Il Movimento 5 Stelle di Beppe Grillo si attesta, secondo recentissimi sondaggi, al secondo posto, col 18 percento circa di preferenze. Rendiamoci conto: ha surclassato Berlusconi e Lega. Rappresenta, o almeno così dovrebbe, l’idea di rinnovo e limpidezza che gran parte dell’elettorato si aspetta. Per molti altri, invece, il M5S non è altro che il nuovo partito populista che si nutre di scandali e fa della coprolalia (volgarità, ndr.) la propria dialettica, esattamente come la Lega Nord del 1992.
Lei proporrebbe mai un’alleanza a un grillino?

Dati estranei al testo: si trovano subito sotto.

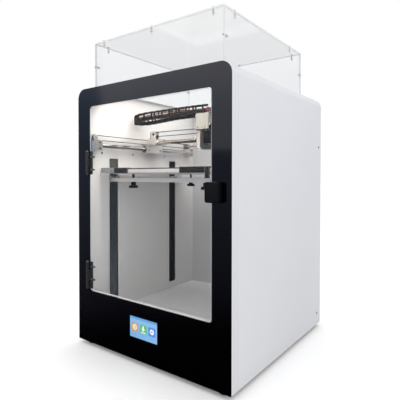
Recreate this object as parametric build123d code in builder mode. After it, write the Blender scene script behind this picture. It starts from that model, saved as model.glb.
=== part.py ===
from build123d import *
import math
import os

os.makedirs("parts", exist_ok=True)

# ---------------------------------------------------------------------------
# Enclosed desktop 3-D printer with a moving gantry and a lifting bed.
# All sizes are millimetres. Sub-parts are laid out in panel coordinates:
# x from the machine's centre, y back from the front panel's face and z up from
# the underside of the cabinet. YF and ZB carry them into the row frame, whose
# origin is under the middle of the bounding box, on the standing surface.
# ---------------------------------------------------------------------------
W, D, H = 520.0, 545.0, 720.0            # cabinet
R_TOP = 27.0                             # rounded top edges of the cabinet
FOOT_H = 12.0
HANDLE_OUT, INLET_OUT = 18.0, 4.6        # what stands out in front and behind
YF = -(D + INLET_OUT - HANDLE_OUT) / 2   # row-frame y of the front panel's face
ZB = FOOT_H

T_PANEL, T_SHEET = 3.0, 2.0
WIN_X, WIN_Z0, WIN_Z1, WIN_R = 210.0, 147.0, 668.0, 10.0   # door opening
INNER_X, INNER_Y, FLOOR_Z = 213.0, 483.0, 73.0             # print chamber
DECK_X, DECK_Y0, DECK_Y1 = 205.0, 45.0, 457.0              # top opening

POST_X, POST_YA, POST_YB = 129.0, 91.5, 362.5   # bed screws; Z columns share the y
SLOT_HALF, STRIP_HALF = 17.25, 13.0
SLOT_Z0, SLOT_Z1 = 96.0, 525.0
BED_X, BED_Y0, BED_Y1, BED_Z = 205.0, 40.0, 409.0, 482.0
SCREW_X, SCREW_Y, SCREW_R = 236.7, 398.5, 5.0

ROD_X, ROD_Z, ROD_R = 196.0, 559.0, 6.0         # Y rods
XROD_Z, XROD_R, XROD_YA, XROD_YB = 581.0, 5.0, 232.0, 262.0
P_IN, P_OUT = 6.1, 7.5                          # belt loop radii at a pulley
YBELT_X, YBELT_Z, YB_FRONT, YB_REAR = 202.0, 581.5, 12.0, 438.0
XBELT_Y, XBELT_Z, XPUL_X = 227.0, 606.3, 170.0
NOZ_X, NOZ_Y, NOZ_Z = 44.0, 247.0, 544.4

HOOD_X, HOOD_Y0, HOOD_Y1, HOOD_Z, T_HOOD = 222.0, 30.0, 471.0, 856.0, 4.0
HINGE_X, HINGE_Y = -212.5, -6.5


def box(x0, x1, y0, y1, z0, z1, mode=Mode.ADD):
    """A block between two corners, in panel coordinates."""
    with Locations(((x0 + x1) / 2, YF + (y0 + y1) / 2, ZB + (z0 + z1) / 2)):
        Box(abs(x1 - x0), abs(y1 - y0), abs(z1 - z0), mode=mode)


def cyl(x, y, z, r, length, axis="Z", mode=Mode.ADD):
    """A cylinder centred on a point, in panel coordinates."""
    turn = {"Z": (0, 0, 0), "X": (0, 90, 0), "Y": (90, 0, 0)}[axis]
    with Locations((x, YF + y, ZB + z)):
        Cylinder(r, length, rotation=turn, mode=mode)


def front(y):
    """Plane facing forwards; its local x is +X and its local y is +Z."""
    return Plane(origin=(0, YF + y, ZB), x_dir=(1, 0, 0), z_dir=(0, -1, 0))


def side(x):
    """Plane facing +X; its local x is +Y and its local y is +Z."""
    return Plane(origin=(x, YF, ZB), x_dir=(0, 1, 0), z_dir=(1, 0, 0))


def level(z):
    """Plane facing up; its local x is +X and its local y is +Y."""
    return Plane(origin=(0, YF, ZB + z), x_dir=(1, 0, 0), z_dir=(0, 0, 1))


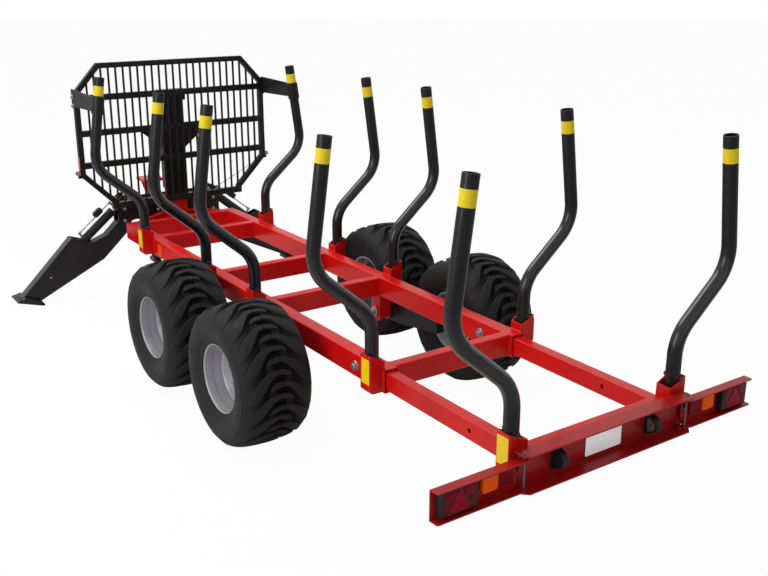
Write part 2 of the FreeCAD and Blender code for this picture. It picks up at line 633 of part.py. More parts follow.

«Ho già detto in altre occasioni che il risultato conseguito dal Movimento 5 Stelle di Grillo non debba essere sottovalutato, per molteplici ragioni. Anzitutto, perché esprime un disagio di fondo di una parte importante del Paese, che mostra di non poterne più delle manifestazioni di arroganza di alcuni partiti e dei loro rappresentanti. Poi perché rappresenta, che piaccia o no, in modo evidentemente diverso e innovativo, un’alternativa al mondo dei partiti tradizionali, che mostrano tutta la loro stanchezza e lentezza di fronte al mondo che cambia rapidamente. Pur riconoscendo, però, grande importanza ai segnali che provengono dal popolo del M5S, ritengo che, oggi, ai partiti spetti un compito davvero fondamentale e strategico. Devono, da subito, dimostrarsi capaci di rinnovarsi e rigenerarsi, anche radicalmente, procedendo a realizzare le riforme di cui il Paese ha bisogno, dalle norme anticorruzione a quella della Giustizia in generale, passando attraverso quella del mondo del lavoro, sino a quella, assolutamente non rinviabile, della legge elettorale. Se poi vi possa essere un dialogo, prima ancora che un’alleanza, tra l’UdC e il M5S, oggi non è dato saperlo.»